I’m not interested in breaking in. I peek in a few windows just to make sure it's still empty. Gladdened when I realize it is, I lift the stroller precariously up the two steps on the front porch. The swing is a bit rusty. I test it with my hands. It holds. I smile, Margot now awake. I pick her up and cuddle her into me before taking a place on the ancient yet reliable swing. She coos as I rock her, my feet grazing the splintered porch as I stare out into the forest sanctuary. Out here, it is just me and my baby, what I wanted most in life. There isn’t Olivia or John or back-alley meetings. There isn’t a dad in prison or a Mama who is dead or an office full of gossip about the psychotic woman who used to work there. There’s no Dr. Fountain squinting at me with her judgmental eyes or riddles to solve in my marriage. There’s just the two of us like it should be.
I think when we leave John, we’ll find a small place in the woods. I would love for Margot to grow up as a girl of nature, of inner peace, like I never got to.
Mama did her best with me, I realize as I swing on the porch. She gave me a chance in life to be something else, even when her world was falling apart. And it is because of her I know I can do this. I can raise Margot on my own. I can show her a better version of life than even I had.
I don’t know how long we stay there, both content. I don’t know what makes me decide to leave, either. Perhaps it’s knowing to live this life, I need to settle mine out, for better or worse. I traipse back to the car, pack up Margot, and aim the car toward the house of lies. It didn’t always use to be this way, I think with sadness. There was a time I thought John and I would get that happily-ever-after. There was a time when he was home and our house was my refuge in a cruel, ugly world.
Once we’re out of the mountains and back to civilization, my phone buzzes. Ten missed calls. I realize it’s much later than I thought. All of the calls are from John. He probably is worried. Good. Let him suffer.
When I get home, he’s waiting at the kitchen table, his head propped in his hands. He looks up when I come in with Margot.
“Jesus, Evette, I’ve been calling and calling. Where have you been?”
I keep my face stoic and nonchalant. I shrug. “I needed to get away. We went to the lake for a while.”
“I was worried about you,” he says. There is a genuine note in his voice that tells me he means it.

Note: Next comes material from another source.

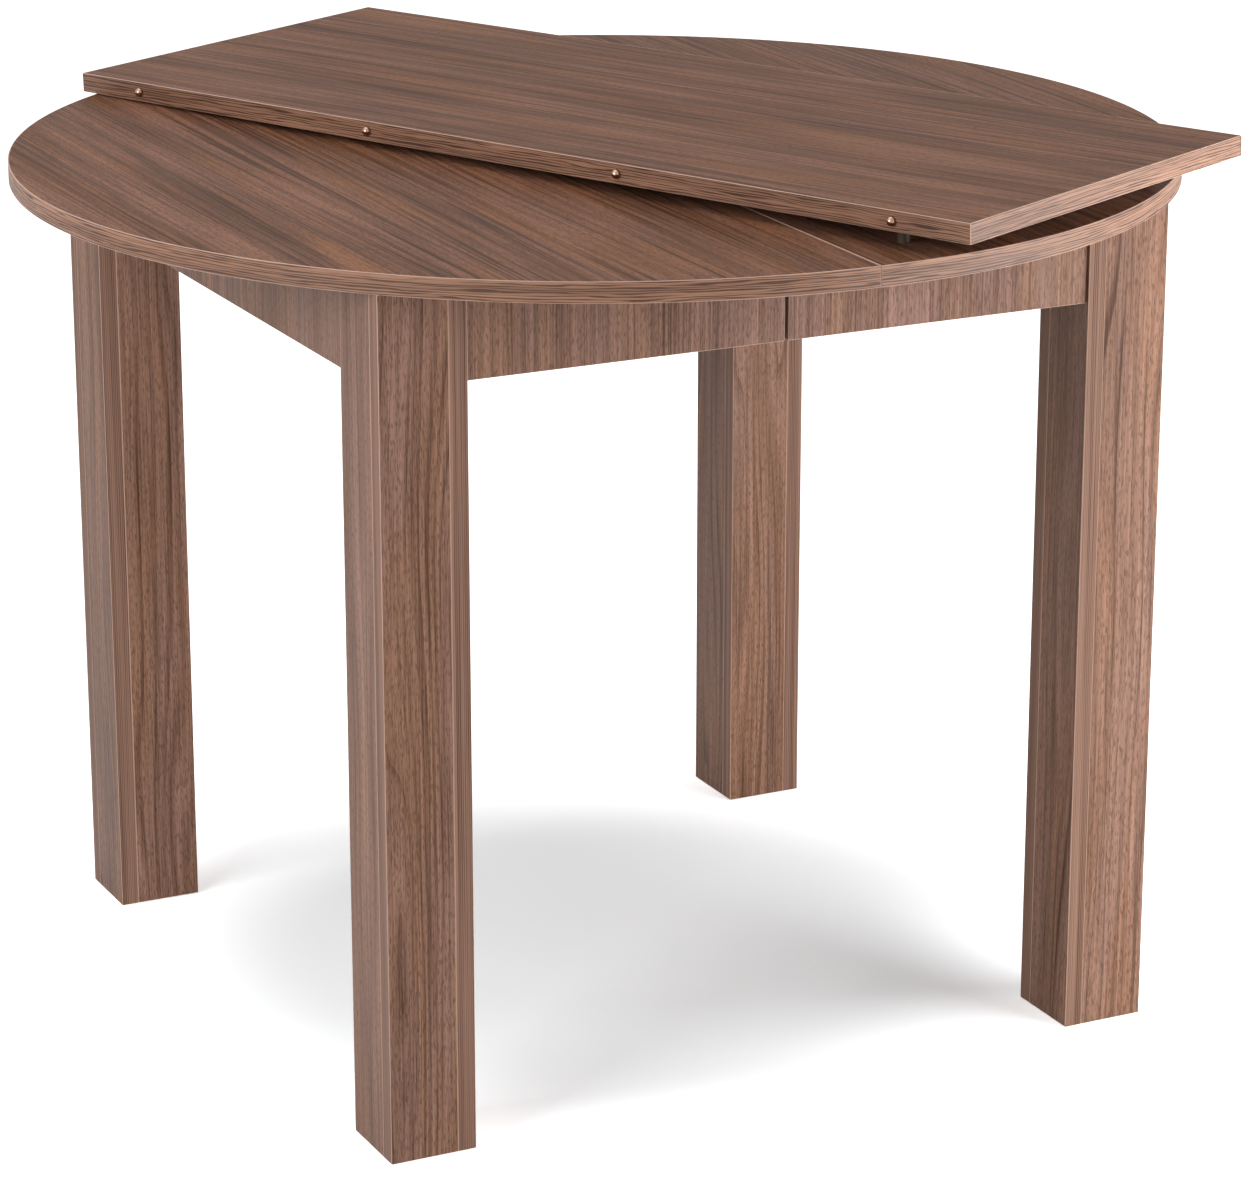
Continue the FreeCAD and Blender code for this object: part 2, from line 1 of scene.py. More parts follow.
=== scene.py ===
# Round extending dining table in walnut decor, with a loose leaf lying on its top.
# The order below is the order of assembly: studio, half tops with their edge bands and pins,
# legs, aprons, bearers, runners, angles and screws, and last the leaf with its spacers.
# Every piece is in metres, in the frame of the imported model.
import math

import bmesh
import bpy
from mathutils import Euler, Matrix, Vector


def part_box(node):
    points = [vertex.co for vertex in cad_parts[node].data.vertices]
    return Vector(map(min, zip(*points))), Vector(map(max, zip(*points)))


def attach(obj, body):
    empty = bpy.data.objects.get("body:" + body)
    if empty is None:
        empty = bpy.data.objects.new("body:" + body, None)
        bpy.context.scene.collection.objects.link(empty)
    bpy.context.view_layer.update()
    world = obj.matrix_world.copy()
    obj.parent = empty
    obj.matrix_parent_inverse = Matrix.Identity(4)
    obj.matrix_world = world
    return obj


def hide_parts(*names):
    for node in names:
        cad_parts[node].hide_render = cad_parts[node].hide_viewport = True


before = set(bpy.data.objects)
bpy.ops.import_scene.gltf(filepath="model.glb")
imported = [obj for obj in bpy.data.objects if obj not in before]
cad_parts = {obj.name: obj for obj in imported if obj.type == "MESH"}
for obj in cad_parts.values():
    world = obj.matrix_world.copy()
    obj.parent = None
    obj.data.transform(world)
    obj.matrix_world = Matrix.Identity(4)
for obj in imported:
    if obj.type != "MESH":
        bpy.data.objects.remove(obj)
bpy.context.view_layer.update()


# Studio camera: a long lens a little above the top, turned to the front left corner.  Its place
# and its two turns are in the frame of the table, and the whole table fits the picture.
EYE = (-1.641, -3.392, 1.540)
TURN_RIGHT = math.radians(26.2)
LOOK_DOWN = math.radians(17.7)
LENS_MM = 128.7

camera = bpy.data.objects.new("studio_camera", bpy.data.cameras.new("studio_camera"))
camera.location = EYE
camera.rotation_euler = (math.pi / 2 - LOOK_DOWN, 0, -TURN_RIGHT)
camera.data.lens = LENS_MM
bpy.context.scene.collection.objects.link(camera)
bpy.context.scene.camera = camera
bpy.context.scene.view_settings.view_transform = "Standard"


# Studio light: soft boxes overhead, in front, at the right corner and at the left, inside a dim
# tent.  Rays that go straight to the tent, or by way of a gloss, see it as white.
TENT_LIGHT = 0.2
SOFT_BOXES = {
    "overhead_soft_box": {"place": (-0.5, 0.4, 2.8), "size": 2.0, "watts": 18},
    "front_soft_box": {"place": (1.6, -2.77, 1.4), "size": 1.8, "watts": 12.5},
    "corner_soft_box": {"place": (1.15, -1.15, 0.6), "size": 1.2, "watts": 27.5},
    "left_soft_box": {"place": (-2.15, -0.7, 1.4), "size": 1.4, "watts": 34},
}
AIM = Vector((0, 0, 0.45))


def hex_colour(code):
    """Linear colour of an sRGB hex value such as 7c5b49."""
    parts = [int(code[start:start + 2], 16) / 255 for start in (0, 2, 4)]
    return (*[part / 12.92 if part <= 0.04045 else ((part + 0.055) / 1.055) ** 2.4
              for part in parts], 1.0)


def node(tree, kind, inputs=None, **settings):
    """Adds a node with its settings, and sets or links its inputs by name or number."""
    made = tree.nodes.new(kind)
    for setting, value in settings.items():
        setattr(made, setting, value)
    for key, value in (inputs or {}).items():
        socket = made.inputs[key] if isinstance(key, int) else next(
            each for each in made.inputs if each.enabled and each.name == key)
        if isinstance(value, bpy.types.Node):
            value = next(each for each in value.outputs if each.enabled)
        if isinstance(value, bpy.types.NodeSocket):
            tree.links.new(value, socket)
        else:
            socket.default_value = value
    return made


def new_material(name):
    """An empty node material."""
    made = bpy.data.materials.new(name)
    made.use_nodes = True
    made.node_tree.nodes.clear()
    return made


def seen_directly(tree):
    """1 for rays from the camera, off a gloss or through clear plastic, else 0."""
    path = node(tree, "ShaderNodeLightPath").outputs
    either = node(tree, "ShaderNodeMath", {0: path["Is Camera Ray"], 1: path["Is Glossy Ray"]},
                  operation="MAXIMUM")
    return node(tree, "ShaderNodeMath", {0: either, 1: path["Is Transmission Ray"]},
                operation="MAXIMUM")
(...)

“I’m sorry. I needed to clear my head.” I take extra care to ensure my words are calm and subdued. My lips stick together after the last word in a solemn line.
“Did it help?” he asks calmly.
“It did,” I reply. He nods. We exchange simple niceties, small talk. All the while, I think about the mountain air, the serenity, and how someday soon, I’m going to claim what’s mine. It helps. It helps more than anything.